On the other end are those who take the pancake part of potato pancake literally, adding enough eggs and flour to make a small Dutch baby. There are limits to this strategy—you do not want latkes to taste like bread—but it’s mostly the right way to go. You need eggs for moisture, a little flour to soak up the potatoes’ excess liquid, and both eggs and flour to bind the potatoes so they don’t disintegrate in the pan. The threat of breadiness is ever present with flour, though, so I substitute instant mashed potatoes for part of the flour, as they absorb liquid while adding additional potato flavor and texture. (Yes, I was dubious, too, when I first heard this notion through the grapevine, but it works. If it makes you feel any better, the tipster who suggested this is Israeli.) A tiny bit of baking powder prevents the soft latke innards from being so dense that they resemble paste.

Those innards should be soft, though: Don’t cook your latkes until they’re evenly, deeply brown on the surface, because by that point they’ll be overcooked within. Aim for a mottled, golden-and-tan look instead. And do not think you can get such a look by using just a few tablespoons of oil—you need enough that each pancake floats. Finally, although latkes are usually fried in a skillet, a large pot is a much better vessel for the task. The low walls of a skillet allow oil to splatter everywhere while you’re frying, including your countertops, walls, and arms. Yes, Hanukkah is a holiday about oil, but I don’t think the Maccabees would want you subjecting yourself first-degree burns, stained clothes, and grimy ranges. Higher walls will keep the oil where it belongs: inside the pot, doing God’s work.

Latkes
Yield: 16 to 18 four-inch latkes
Time: About 30 minutes

2 pounds russet or other starchy potatoes
1 large yellow onion
2 large eggs
¼ cup all-purpose flour
2 tablespoons mashed-potato granules
2 teaspoons salt
Scant ¼ teaspoon baking powder
Scant ¼ teaspoon black pepper
1 to 1½ cups extra-virgin olive oil
Sour cream and applesauce for garnish

1. Cut the potatoes and onion into large chunks, then grate them with the grating disk of a food processor. Transfer them to a strainer set over a large bowl, and drain for 10 minutes, occasionally pressing down on the vegetables to squeeze out their liquid.

2. Gently pour off and discard the potato water, leaving the potatoes’ starch in the bottom of the bowl. Transfer the grated vegetables to the bowl, and add the eggs, flour, mashed-potato granules, salt, baking powder, and pepper. Stir to combine.

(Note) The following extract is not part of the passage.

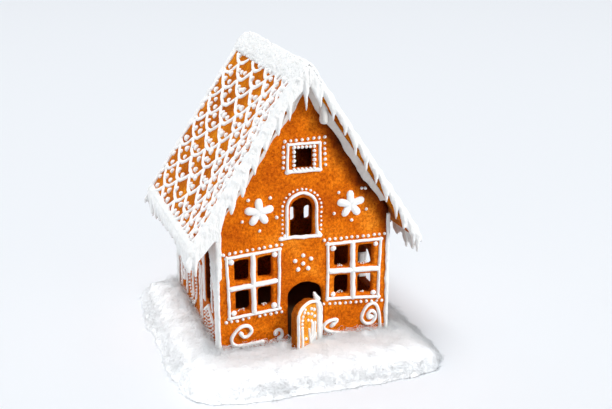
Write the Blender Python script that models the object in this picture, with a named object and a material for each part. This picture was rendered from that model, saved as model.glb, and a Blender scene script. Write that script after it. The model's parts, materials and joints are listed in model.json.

3. Put ½ inch of olive oil in a large pot over medium-high heat. (The volume will vary depending on the diameter of your pot.) When it seems hot, add a spoonful of the potato mixture; it should sizzle immediately. Working in batches, add the potato mixture ¼ cup at a time, flattening each mound into a thin disk. Cook the latkes until golden brown, 2 to 3 minutes per side, then drain them on paper towels. Serve hot, garnished with the sour cream and applesauce.